I've had better luck with the rewritable DVDs so far, than with
the rewritable CDs I used to use. I was getting about one
usage from the rewritable CDs, before they became flaky.
They're 100% dead now. But the DVD sized ones I got, are
still good. Not a flake yet.

Paul
 
You can use CD-RW discs, which are erasable and consequently reusable.

You can also, if you are daring, write to hard drive disk to imitate
an ISO file. I had a program for that that I used once or twice, but
for some reason, compatibility or somesuch, I found it did not always
work and gave up.

RL
 
You can also, if you are daring, write to hard drive disk to imitate
an ISO file. I had a program for that that I used once or twice, but
for some reason, compatibility or somesuch, I found it did not always
work and gave up.

RL

I routinely use that for CDs that I tend to access frequently. I do
genealogy, and I have two CDs that I seem to need to use every day, so
I created an ISO image of each, and put that on my data hard drive. I
use a program called DAEMON Tools Lite to access the images. What it
does is treat each image as a separate CD-drive, so I then access it
just like I had two CD ROM drives with one CD in each.
 
I routinely use that for CDs that I tend to access frequently. I
do genealogy, and I have two CDs that I seem to need to use
every day, so I created an ISO image of each, and put that on my
data hard drive. I use a program called DAEMON Tools Lite to
access the images. What it does is treat each image as a
separate CD-drive, so I then access it just like I had two CD
ROM drives with one CD in each.

Except for booting purposes.
 
I routinely use that for CDs that I tend to access frequently. I do
genealogy, and I have two CDs that I seem to need to use every day, so
I created an ISO image of each, and put that on my data hard drive. I
use a program called DAEMON Tools Lite to access the images. What it
does is treat each image as a separate CD-drive, so I then access it
just like I had two CD ROM drives with one CD in each.
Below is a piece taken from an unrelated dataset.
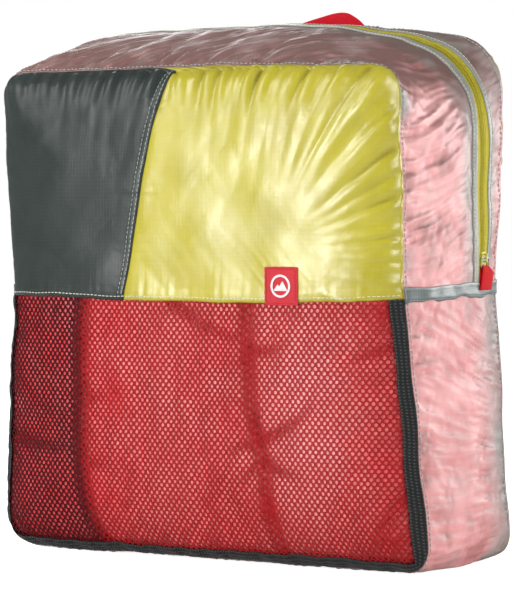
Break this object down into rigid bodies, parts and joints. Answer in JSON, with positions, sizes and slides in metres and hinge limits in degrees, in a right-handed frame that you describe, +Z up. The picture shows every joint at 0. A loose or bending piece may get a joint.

That's pretty cool. I'll bookmark DAEMON tools for such "copy
protection defeating" purposes.

RL
 
"John Doe" wrote in message

Is there anything to be concerned about, or will any type of
CD/DVD burner work okay? In other words... Are there any
innovations/capabilities that should be considered?




John

CD/DVD burners are pretty much a commodity item these days meaning they all
give much the same results.
As for brands, have a look what your largest local OEM uses (mine uses LG
and I've no complaints)
Only significant issue I've noticed lately is LiteOns seem more sensitive to
disk balance.
Lightscribe, is up to you, personally I just use bulk silo's of white
pintable's and a felt tip pen.
That way when I have to produce a neat and tidy Disc I can give it the full
colour treatment to impress the client.

As others have indicated use a ReWriteable disc when burning an ISO that
will only be used briefly.
When you've finished with any particular disk, just right click it and
'erase' it to make it equal to a blank CDR.